Selon François Meunier, vice-président aux affaires publiques et gouvernementales de l’Association Restauration Québec (ARQ), les différents programmes gouvernementaux doivent être maintenus le plus longtemps possible pour éviter « l’hécatombe ». « Il y a eu 900 faillites de restaurants au Québec en 1992 alors que les ventes avaient diminué de 18 %, rappelle-t-il. Là, on est à 34 % de baisse présentement. »

« Je suis convaincu qu’au cours de la prochaine année, il va y avoir probablement plusieurs centaines, voire plusieurs milliers de restaurants qui vont avoir fermé leurs portes. »

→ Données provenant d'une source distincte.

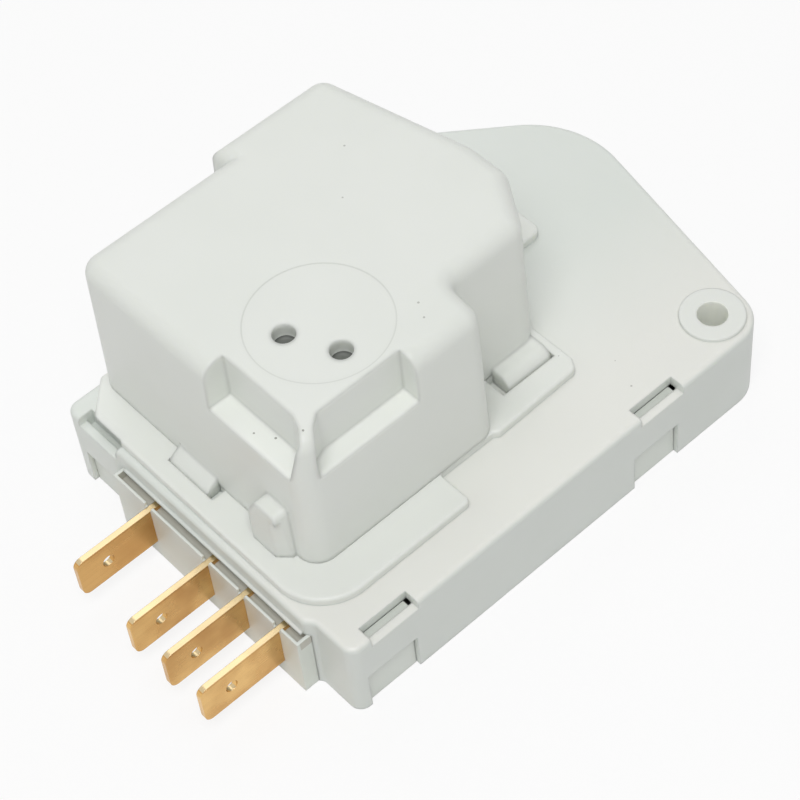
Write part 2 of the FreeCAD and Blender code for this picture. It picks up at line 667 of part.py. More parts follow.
def across(name, x, height, parts):
    """Round pieces on one axis along Y, joined; parts are (low, high, radius)."""
    members = []
    for number, (low, high, radius) in enumerate(parts):
        member = doc.addObject("Part::Cylinder", f"{name}_{number}")
        member.Placement = Placement(Vector(x, low, 0), Rotation(Vector(1, 0, 0), -90))
        member.setExpression("Placement.Base.z", height)
        member.setExpression("Radius", str(radius))
        member.setExpression("Height", str(high - low))
        members.append(member)
    joined = doc.addObject("Part::MultiFuse", name + "_joined")
    joined.Shapes = members
    return place(joined, name)


rivet_height = "Sizes.tab_foot + Sizes.tab_width / 2 + 0.1"
for name, alias in (("heater_rivet", "tab_second"), ("common_rivet", "tab_third"),
                    ("compressor_rivet", "tab_fourth")):
    low, high = size(alias), size(alias) + size("tab_thick") + blade
    across(name, rivet_x, rivet_height, [(low - 0.5, low, 1.1), (low - 0.1, high + 0.1, 0.6), (high, high + 0.5, 1.1)])
half = blade / 2
across("heater_contact", contact_x, contact_height,
       [(heater_y - half - 0.5, heater_y - half, "Sizes.contact_radius"),
        (heater_y - half - 0.1, heater_y + half + 0.2, 0.5)])
across("common_contact", contact_x, contact_height,
       [(common_y + half, common_y + half + 0.5, "Sizes.contact_radius"),
        (common_y - half - 0.1, common_y + half + 0.1, 0.5),
        (common_y - half - 0.65, common_y - half, "Sizes.contact_radius")])
across("compressor_contact", contact_x, contact_height,
       [(compressor_y + half, compressor_y + half + 0.65, "Sizes.contact_radius"),
        (compressor_y - half - 0.2, compressor_y + half + 0.1, 0.5)])

# posts on the closing cover that hold the blades
holder_low, holder_high = 36.0, 40.0
faces = [compressor_y - 1.4, compressor_y - half, compressor_y + half, common_y - half, common_y + half,
         heater_y - half, heater_y + half, heater_y + 1.4]
for low, high in zip(faces[0::2], faces[1::2]):
    padded(base, box_loop(holder_low, low, holder_high, high), "Sizes.blade_foot + Sizes.blade_height + 0.2")
for low, high in zip(faces[1:-1:2], faces[2:-1:2]):
    padded(base, box_loop(holder_low, low - 0.1, holder_high, high + 0.1), "Sizes.blade_foot")

# motor: stator
stator_inside = "Sizes.stator_radius - Sizes.steel"
cup = body("stator_cup", ROTOR)
disc(cup, None, "Sizes.stator_radius", "Sizes.pad_top", "Sizes.stator_top - Sizes.steel - Sizes.pad_top")
bore(cup, None, stator_inside, "Sizes.pad_top + Sizes.steel", "Sizes.stator_top")
bore(cup, None, "3.4", "Sizes.pad_top - 1", "3")
stator_r = size("stator_radius")
cut(cup, box_loop(-stator_r - 1, -6.5, -stator_r + 3, 3.5), "4", "Sizes.pad_top + Sizes.steel + 1")


def claws(owner, height, length, turn):
    """Twelve pole claws in a ring about the rotor."""
    near, far = size("pole_radius"), size("pole_radius") + size("steel")
    points = []
    for radius, degrees in ((near, -5), (far, -5), (far, 5), (near, 5)):
        angle = math.radians(turn + degrees)
        points.append((radius * math.cos(angle), radius * math.sin(angle)))
    doc.recompute()
    first = padded(owner, loop(points), length, height)
    ring = owner.newObject("PartDesign::PolarPattern", owner.Label + "_ring")
    ring.Originals = [first]
    ring.Axis = ([f for f in owner.Origin.OriginFeatures if f.Role == "Z_Axis"][0], [""])
    ring.Angle = 360
    ring.Occurrences = 12
    owner.Tip = ring
    doc.recompute()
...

Rappelons que le gouvernement Legault a ordonné la fermeture des bars et des restaurants situés en zone rouge (Montréal, Québec et Chaudière-Appalaches) jusqu’au 28 octobre.

PHOTO PATRICK SANFAÇON, ARCHIVES LA PRESSE

Martin Juneau, chef du Pastaga

Ils ont brisé le pot et ils le réparent par la suite. La vérité, c’est que ça laisse des traces. Nous, on se trouve à être un peu amochés.

Martin Juneau, chef du Pastaga

Malgré tout, la plupart des acteurs de l’industrie reconnaissaient que cette aide, annoncée jeudi par le ministre de l’Économie et de l’Innovation, Pierre Fitzgibbon, serait la bienvenue. « C’est sûr que ça nous donne un répit, convient Martin Juneau. Ça nous donne le temps de prendre une belle respiration et de nous relancer dans les plats à emporter. »

« Il y a un gros effort qui a été fait par Québec, admet également Pierre Thibault. On apprécie que le gouvernement ait été très proactif. Les gens qui se posaient la question de savoir s’ils pouvaient continuer, ils sont fixés et peuvent prendre la décision. Quand on s’endette à partir du mois de mars et qu’on n’arrête plus de s’endetter, une fois rendu au mois d’octobre, le 20 % d’endettement supplémentaire peut être difficile à payer », dit-il en ajoutant du même coup que certains bars et restaurants paient jusqu’à 50 000 $ de loyer à Montréal.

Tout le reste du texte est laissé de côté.